Some, like Sainsbury's Chief Executive Justin King, believe Philips exaggerates the threat because Morrisons is particularly vulnerable to the discounters, given its late entry into fast-growing convenience and online areas. But there is no doubt they are now a major force in the British grocery trade.
More than half of Britain's shoppers now visit discounters and are increasingly using them in the same way they would a traditional supermarket to do a full shop rather than a top-up.
More and more middle-class customers are coming through discounters' doors. Lidl for example says the proportion of its customers from the more affluent "ABC1" and "AB" demographics now stands at 51 percent and 24 percent respectively.
According to data from market researcher Nielsen, Aldi's average basket size of almost 17 items is now more than Sainsbury's and on a par with Morrisons, despite it carrying significantly fewer product lines - about 1,350 versus 30,000-40,000 at the big four.
"People want to, rather than need to, shop at Aldi," the Ruhr-based company said of its British operations.
While the discounters enjoy a price gap versus the big four - for example Aldi typically sells 2.5 kg of potatoes for 1.89 pounds versus 2.00 pounds at Tesco and Asda - the gap between the perception of discounter quality and that of the traditional grocers is closing, according to research group Millward Brown.
That has been helped by the discounters broadening their fresh produce ranges, sourcing more British produce and their promotion of more high-quality products. Quirky television ads have also helped.

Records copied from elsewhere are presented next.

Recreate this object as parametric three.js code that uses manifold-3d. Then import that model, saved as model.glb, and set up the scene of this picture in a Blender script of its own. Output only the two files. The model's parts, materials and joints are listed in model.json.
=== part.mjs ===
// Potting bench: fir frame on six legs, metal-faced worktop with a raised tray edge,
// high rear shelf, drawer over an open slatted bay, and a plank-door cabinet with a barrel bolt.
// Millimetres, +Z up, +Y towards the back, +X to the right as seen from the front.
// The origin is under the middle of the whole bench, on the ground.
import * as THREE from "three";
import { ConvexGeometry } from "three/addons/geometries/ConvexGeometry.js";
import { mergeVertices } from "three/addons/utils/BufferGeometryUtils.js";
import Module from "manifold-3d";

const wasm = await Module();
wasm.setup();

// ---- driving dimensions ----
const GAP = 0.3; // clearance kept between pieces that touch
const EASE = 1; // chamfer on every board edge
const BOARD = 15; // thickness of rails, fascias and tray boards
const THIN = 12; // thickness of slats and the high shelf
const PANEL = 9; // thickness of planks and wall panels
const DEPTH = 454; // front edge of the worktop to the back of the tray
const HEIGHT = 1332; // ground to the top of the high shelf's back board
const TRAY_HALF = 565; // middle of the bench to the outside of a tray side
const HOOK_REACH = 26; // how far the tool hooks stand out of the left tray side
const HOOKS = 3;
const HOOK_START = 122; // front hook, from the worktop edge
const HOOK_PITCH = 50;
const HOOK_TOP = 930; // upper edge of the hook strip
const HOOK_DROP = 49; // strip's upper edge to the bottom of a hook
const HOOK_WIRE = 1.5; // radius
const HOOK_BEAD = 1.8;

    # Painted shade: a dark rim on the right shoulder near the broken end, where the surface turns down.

Aldi's Easter product range includes whole quails, whole stuffed pheasant and a four-bird roast, while Lidl's includes Aegean sea bass fillets and three-fish roast.
Sainsbury's King, who will leave the grocer after 10 years at the helm in July, appears the most relaxed of the traditional market leaders to the discounters' threat, reflecting the firm's outperformance of its three big rivals in recent years.
He insists he is not complacent but says discounters are simply not a new phenomenon: "Overall it's part of the cut and thrust of the market," he said. "It was ever thus."